Une tragédie visuellement époustoufflante

L’empereur d’Hebalon meurt, laissant une lettre à son fils Hal Tara, lui enjoignant de régner et de faire la paix avec le peuple ennemi : les Zerith. Mais le belliqueux frère de l’empereur fait passer la mort de ce dernier pour un meurtre. Hal Tara va alors entreprendre un long voyage, déguisé en homme du peuple, pour venger son père…

Bien sûr, certains feront les fines bouches, arguant de la durée de cet exercice de style, et du classicisme de l’histoire, pourtant apparentée à une pièce originale signée Naja Marie Aidt. Mais l’intérêt de ce film, dont tous les personnages sont des pantins de bois, réside à la fois dans la prouesse technique (115 marionnettes, et 22 des meilleurs marionnettistes), et la recherche graphique. Chaque pantin est en effet mu par plus d’une dizaine de fils, et donc par plusieurs personnes (jusqu’à 5 à la fois), juchées au dessus, et bien entendu absentes à l’écran. Ici apparaît le fameux « fil de la vie », le plus épais de tous, partant du haut du crâne, qui, une fois symboliquement coupé, met un terme à l’existence du personnage.

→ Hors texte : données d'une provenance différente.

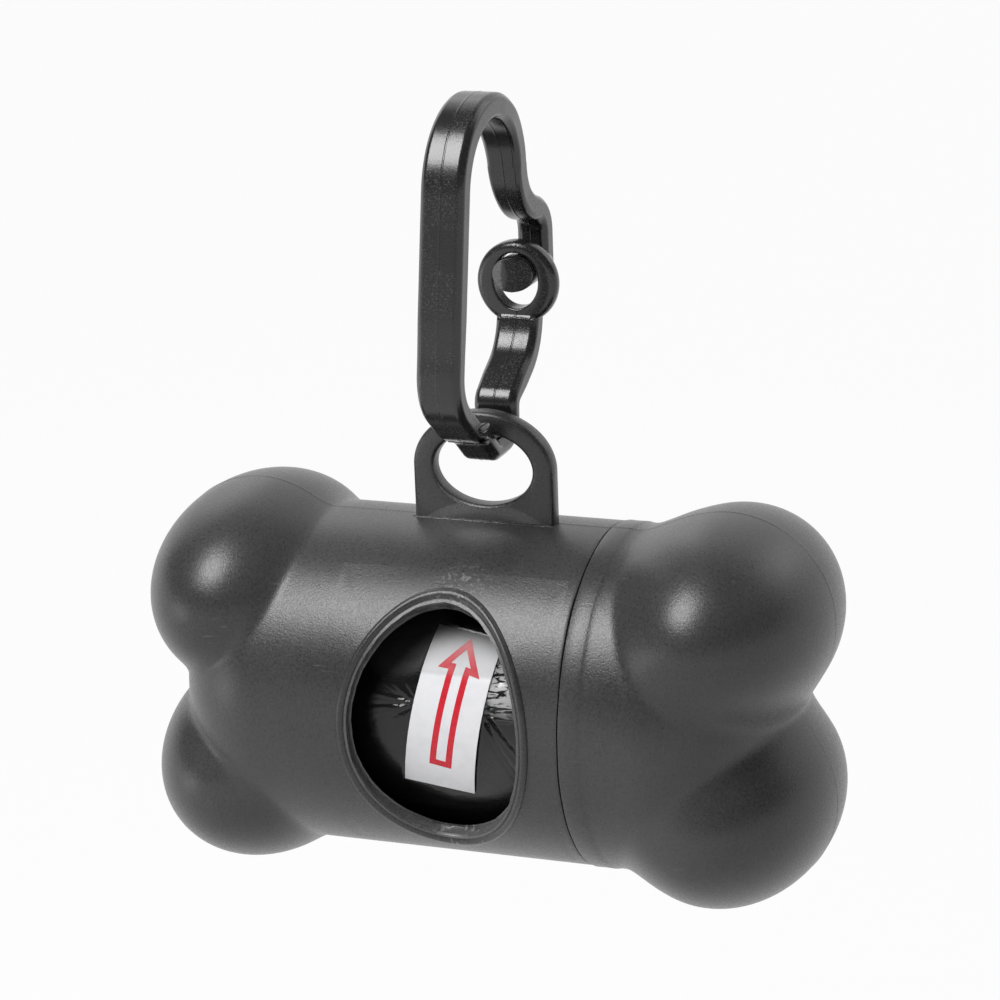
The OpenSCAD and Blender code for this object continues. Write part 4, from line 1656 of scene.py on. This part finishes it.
# %% Core of the roll
CORE_BORE = 4.2
CORE_POINTS = 72
CORE_HALF = ROLL_HALF - 0.5
CORE_OUTSIDE = CORE_R - 0.03
CORE_PROFILE = (
    (-CORE_HALF, CORE_BORE), (-CORE_HALF, CORE_OUTSIDE), (CORE_HALF, CORE_OUTSIDE), (CORE_HALF, CORE_BORE),
)


def core_tube():
    skin = Skin()
    round_s = np.linspace(0, 2 * math.pi, CORE_POINTS, endpoint=False) * ROLL_R
    made = skin.rows([on_film(x, round_s, radius) for x, radius in CORE_PROFILE])
    skin.strip(made[-1], made[0])
    return skin


core = piece("core_tube", core_tube(), "roll", BOARD, "core")
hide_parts("roll_core")

# %% [markdown]
# ## The start label
#
# The label is a strip of smooth paper laid on the roll, a tenth of a millimetre
# thick, with sharp cut edges that lift a little and a low fold near its top. A
# plane with a Shrinkwrap modifier would follow every pleat of the film. Paper is
# stiffer than that, so its points are laid on the plain roll instead.

# %% Start label
LABEL_T = 0.12
LABEL_COLUMNS = 15
LABEL_ROWS = 61


def fold_lift(x, s):
    """The low ridge of the fold across the label."""
    return 0.06 * math.exp(-(((s - 6.9 + 0.1 * x) / 0.6) ** 2))


def label_point(u, v, radius):
    """A point of the label: u across and v up, both from 0 to 1."""
    low = LABEL[0] + (LABEL[1] - LABEL[0]) * u
    high = LABEL[3] + (LABEL[2] - LABEL[3]) * u
    x, s = low + (high - low) * v
    edge_lift = 0.04 * math.sin(v * 7) * abs(2 * u - 1) ** 3
    return on_film(x, s, radius + edge_lift + fold_lift(x, s))


def start_label():
    skin = Skin()
    us = np.linspace(0, 1, LABEL_COLUMNS)
    rows = []
    for v in np.linspace(0, 1, LABEL_ROWS):
        top = [label_point(u, v, ROLL_R + LABEL_T) for u in us]
        underside = [label_point(u, v, ROLL_R + 0.01) for u in us[::-1]]
        rows.append(top + underside)
    made = skin.rows(rows)
    last = 2 * LABEL_COLUMNS - 1
    for row in (made[0], made[-1]):
        for i in range(LABEL_COLUMNS - 1):
            skin.faces.append((row[i], row[i + 1], row[last - 1 - i], row[last - i]))
    return skin


label = piece("start_label_paper", start_label(), "roll", PAPER, "label", sharp=30)
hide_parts("start_label")

# %% [markdown]
# ## The arrow
#
# The arrow shows which way to pull. It is printed, so it could be a pattern in the
# paper's material, but a pattern has to be fitted to the paper by hand. As a thin
# band of ink laid on the paper it follows the roll by itself: an outline of seven
# corners, and the same outline drawn again inside it.

# %% Corners of the arrow
ARROW_FOOT = np.array([-1.1, -3.6])
ARROW_TILT = math.radians(11)
ARROW_L = 15.2
HEAD_L = 4.0
HEAD_HALF = 2.6
BARB = 0.1
SHAFT_HALF = 1.3
LINE_W = 0.72


def arrow_corners():
    """The arrow's outline, from the foot of the shaft, anticlockwise: aside and along."""
    neck = ARROW_L - HEAD_L
    right_half = [(SHAFT_HALF, 0), (SHAFT_HALF, neck), (HEAD_HALF, neck - BARB)]
    return np.array(right_half + [(0, ARROW_L)] + [(-a, b) for a, b in reversed(right_half)])


def drawn_inside(corners, gap):
    """The same outline, moved inwards by a gap."""
    inner = []
    for i, corner in enumerate(corners):
        before = unit(corner - corners[i - 1])
        after = unit(corners[(i + 1) % len(corners)] - corner)
        n1, n2 = np.array([-before[1], before[0]]), np.array([-after[1], after[0]])
        inner.append(corner + gap * (n1 + n2) / (1 + n1 @ n2))
    return np.array(inner)


print("the arrow has", len(arrow_corners()), "corners")

# %% Band of ink
INK_T = 0.02
INK_FOOT = 0.002
PARTS = 24


def arrow_band():
    skin = Skin()
    outer = arrow_corners()
    inner = drawn_inside(outer, LINE_W)
    along = np.array([math.sin(ARROW_TILT), math.cos(ARROW_TILT)])
    aside = np.array([along[1], -along[0]])
    steps = [(0.0, INK_FOOT)] + [(share, INK_T) for share in (0.0, 0.25, 0.5, 0.75, 1.0)] + [(1.0, INK_FOOT)]
    rows = []
    for share, height in steps:
        corners = outer + (inner - outer) * share
        points = []
        for a, b in zip(corners, np.roll(corners, -1, axis=0)):
            for part in np.linspace(0, 1, PARTS, endpoint=False):
                place = a + (b - a) * part
                x, s = ARROW_FOOT + aside * place[0] + along * place[1]
                points.append(on_film(x, s, ROLL_R + LABEL_T + height + fold_lift(x, s)))
        rows.append(points)
    made = skin.rows(rows)
    skin.strip(made[-1], made[0])
    return skin


piece("label_arrow", arrow_band(), "roll", INK, "label", sharp=30)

Visuellement, le film est aussi d’une extrême beauté, s’appuyant sur de nombreuses idées, simples mais recherchées. Ainsi, les fils des marionnettes s’étendent jusqu’au ciel, à l’infini, comme pour signifier l’existence d’un Dieu abstrait. Cela permet aussi de traduire intelligemment des effets de foule, au travers de plans d’ensemble sur de larges paysages. Mais ceci permet également de jouer sur les barrières entre les personnages, les empêchant de se rejoindre (voir la porte de la cité, ou les cellules de la prison, réduites à de simples barres ou grilles de métal) et créée une sorte de langage visuel symbolique assez captivant. De même, chaque membre des marionnettes étant relié au ciel par au moins un fil, des échanges d’organes défaillants sont alors possibles, donnant corps à des trafics d’esclaves, moralement épouvantables, et significatifs des tentations et dérives humaines de l’époque actuelle (clonage, asservissement aux castes de pouvoir, trafic d’organes…). Une vision résolument noire du monde, mais avec un brin d’espoir.